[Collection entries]

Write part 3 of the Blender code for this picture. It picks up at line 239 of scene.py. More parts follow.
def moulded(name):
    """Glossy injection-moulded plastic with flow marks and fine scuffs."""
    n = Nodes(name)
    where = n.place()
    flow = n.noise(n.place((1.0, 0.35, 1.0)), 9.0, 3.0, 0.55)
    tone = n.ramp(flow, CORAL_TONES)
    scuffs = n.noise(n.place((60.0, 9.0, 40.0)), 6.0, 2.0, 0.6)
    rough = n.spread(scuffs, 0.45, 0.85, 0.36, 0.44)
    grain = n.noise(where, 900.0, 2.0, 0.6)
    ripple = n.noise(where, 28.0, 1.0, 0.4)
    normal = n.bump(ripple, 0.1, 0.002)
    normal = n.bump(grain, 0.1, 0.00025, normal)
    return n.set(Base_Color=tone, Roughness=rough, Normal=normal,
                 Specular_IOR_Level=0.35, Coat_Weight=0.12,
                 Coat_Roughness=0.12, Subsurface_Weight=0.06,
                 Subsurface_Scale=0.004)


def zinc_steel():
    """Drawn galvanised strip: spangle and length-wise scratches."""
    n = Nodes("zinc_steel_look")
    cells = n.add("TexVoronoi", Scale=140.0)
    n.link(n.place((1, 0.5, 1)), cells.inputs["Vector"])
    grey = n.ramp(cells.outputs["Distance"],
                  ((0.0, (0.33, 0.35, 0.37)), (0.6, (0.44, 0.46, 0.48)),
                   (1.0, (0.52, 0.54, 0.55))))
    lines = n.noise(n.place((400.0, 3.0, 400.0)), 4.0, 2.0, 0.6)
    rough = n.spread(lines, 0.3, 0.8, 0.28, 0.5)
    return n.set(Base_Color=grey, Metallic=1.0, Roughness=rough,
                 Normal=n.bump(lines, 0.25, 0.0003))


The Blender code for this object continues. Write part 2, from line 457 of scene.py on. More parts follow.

**WHAT YOU NEED TO DO:**
Word for word, quote all of the data above.

**RESPONSE TO THE EXERCISE:**
Write part 3 of the Blender code for this picture. It picks up at line 239 of scene.py. More parts follow.
def moulded(name):
    """Glossy injection-moulded plastic with flow marks and fine scuffs."""
    n = Nodes(name)
    where = n.place()
    flow = n.noise(n.place((1.0, 0.35, 1.0)), 9.0, 3.0, 0.55)
    tone = n.ramp(flow, CORAL_TONES)
    scuffs = n.noise(n.place((60.0, 9.0, 40.0)), 6.0, 2.0, 0.6)
    rough = n.spread(scuffs, 0.45, 0.85, 0.36, 0.44)
    grain = n.noise(where, 900.0, 2.0, 0.6)
    ripple = n.noise(where, 28.0, 1.0, 0.4)
    normal = n.bump(ripple, 0.1, 0.002)
    normal = n.bump(grain, 0.1, 0.00025, normal)
    return n.set(Base_Color=tone, Roughness=rough, Normal=normal,
                 Specular_IOR_Level=0.35, Coat_Weight=0.12,
                 Coat_Roughness=0.12, Subsurface_Weight=0.06,
                 Subsurface_Scale=0.004)


def zinc_steel():
    """Drawn galvanised strip: spangle and length-wise scratches."""
    n = Nodes("zinc_steel_look")
    cells = n.add("TexVoronoi", Scale=140.0)
    n.link(n.place((1, 0.5, 1)), cells.inputs["Vector"])
    grey = n.ramp(cells.outputs["Distance"],
                  ((0.0, (0.33, 0.35, 0.37)), (0.6, (0.44, 0.46, 0.48)),
                   (1.0, (0.52, 0.54, 0.55))))
    lines = n.noise(n.place((400.0, 3.0, 400.0)), 4.0, 2.0, 0.6)
    rough = n.spread(lines, 0.3, 0.8, 0.28, 0.5)
    return n.set(Base_Color=grey, Metallic=1.0, Roughness=rough,
                 Normal=n.bump(lines, 0.25, 0.0003))


The Blender code for this object continues. Write part 2, from line 457 of scene.py on. More parts follow.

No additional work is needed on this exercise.